Still a lot of money in this race. Incumbent Chris Daniel’s PAC and challenger Court Koenning both have the same outstanding loan totals that they had in July – $74,500 for Daniel, and $50K for Koenning. Democrat Judith Snively has loaned herself $4K. I suspect we won’t see as much money raised in this race after the primary as we do before it.

County Treasurer

Orlando Sanchez
Arnold Hinojosa
David Rosen

Candidate Raised Spent Cash on hand ========================================== Sanchez 23,500 5,577 220,437 Hinojosa 0 1,250 0 Rosen 2,875 2,122 651

Orlando Sanchez’s eye-popping cash on hand total comes from an equally eye-popping $200K loan to himself. This leaves me wondering where he got that kind of money. Did he do really well for himself from 2002 through 2007, when he was in the private sector, or was he just that well off before he was elected Treasurer in 2006? Maybe someone with a journalism degree and some spare time should look into that. Google tells me that his primary challenger Hinojosa is a constable in Precinct 5. Other than paying the filing fee, he had no activity to report.

HCDE Trustee

Debra Kerner
RW Bray
Michael Wolfe – No report

Melissa Noriega
Don Sumners

Candidate Raised Spent Cash on hand ========================================== Kerner 0 810 329 Bray 135 0 135 Wolfe Noriega 0 8,690 9,335 Sumners 0 750 0

Neither Michael Wolfe nor Melissa Noriega has filed a report with the County Clerk; Noriega’s report is from the Houston finance reporting system, for her City Council account, which will presumably be transferred at some point. Not a whole lot else to say except that everyone on this list has run for office at least once before, and with the exception of RW Bray has held office at least once. Who knew the HCDE Board of Trustees would be so popular?

113th District Civil Court (D)
311th Family District Court (R)

Steve Kirkland
Lori Gray

Candidate Raised Spent Cash on hand ========================================== Kirkland 55,065 6,806 35,963 Gray 35,000 30,209 4,791

Denise Pratt
Donna Detamore
Alecia Franklin
Anthont Magdaleno
Philip Placzek

Candidate Raised Spent Cash on hand ========================================== Pratt 146,020 78,361 67,659 Detamore 0 2,591 0 Franklin 15,555 13,595 47,317 Magdaleno 7,562 11,519 299 Placzek 6,700 25,012 149

I’m not interested in watching all of the contested judicial primaries, but these two are certainly keeping and eye on. The 113th is shaping up as a rerun of the 215th from 2012, in which the candidate running against Steve Kirkland is being financed by one person. In this case, George Fleming and the Texans for Good Leaders PAC he runs gave all of the money that Lori Gray collected. I don’t know Ms. Gray – she has responded to Texpatriate’s Q&A, but as yet has not sent answers to mine; if she has a campaign webpage or Facebook page I haven’t found it – but I don’t care for lawyers with vendettas like Mr. Fleming.

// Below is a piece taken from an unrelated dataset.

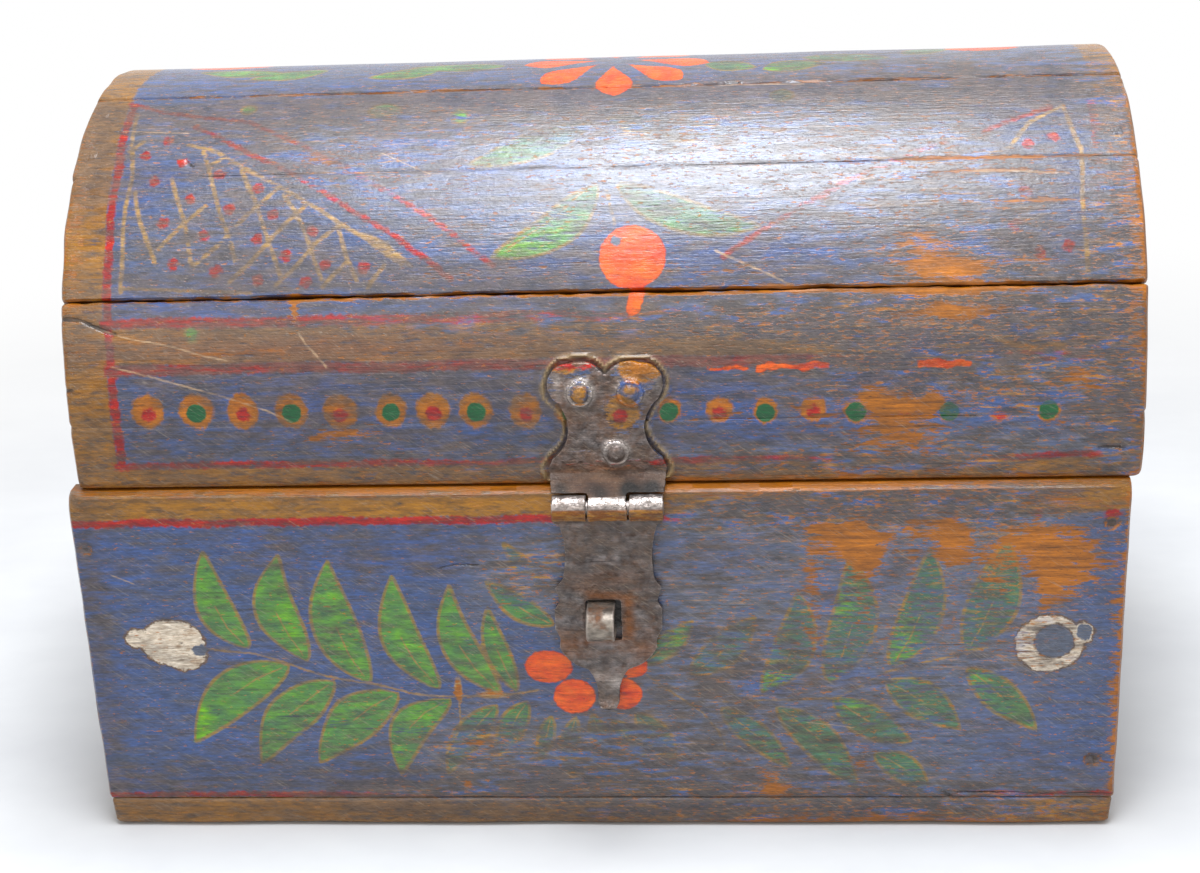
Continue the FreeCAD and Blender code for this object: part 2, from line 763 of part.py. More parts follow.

As for Judge Pratt, she may have a gaggle of challengers this March, but she’s not feeling the financial heat at this time. She’s also doing what she can to stay in the good graces of the establishment, with $10K to Gary Polland’s Conservative Media Properties, LLC for advertising and $10K to the Harris County GOP for various things (I’m not counting the $2500 for the filing fee). We’ll see how much good it does her.

Still more state and county finance reports, plus the city reports, to go through, and the federal reports should start being posted on February 1. January is a very busy month.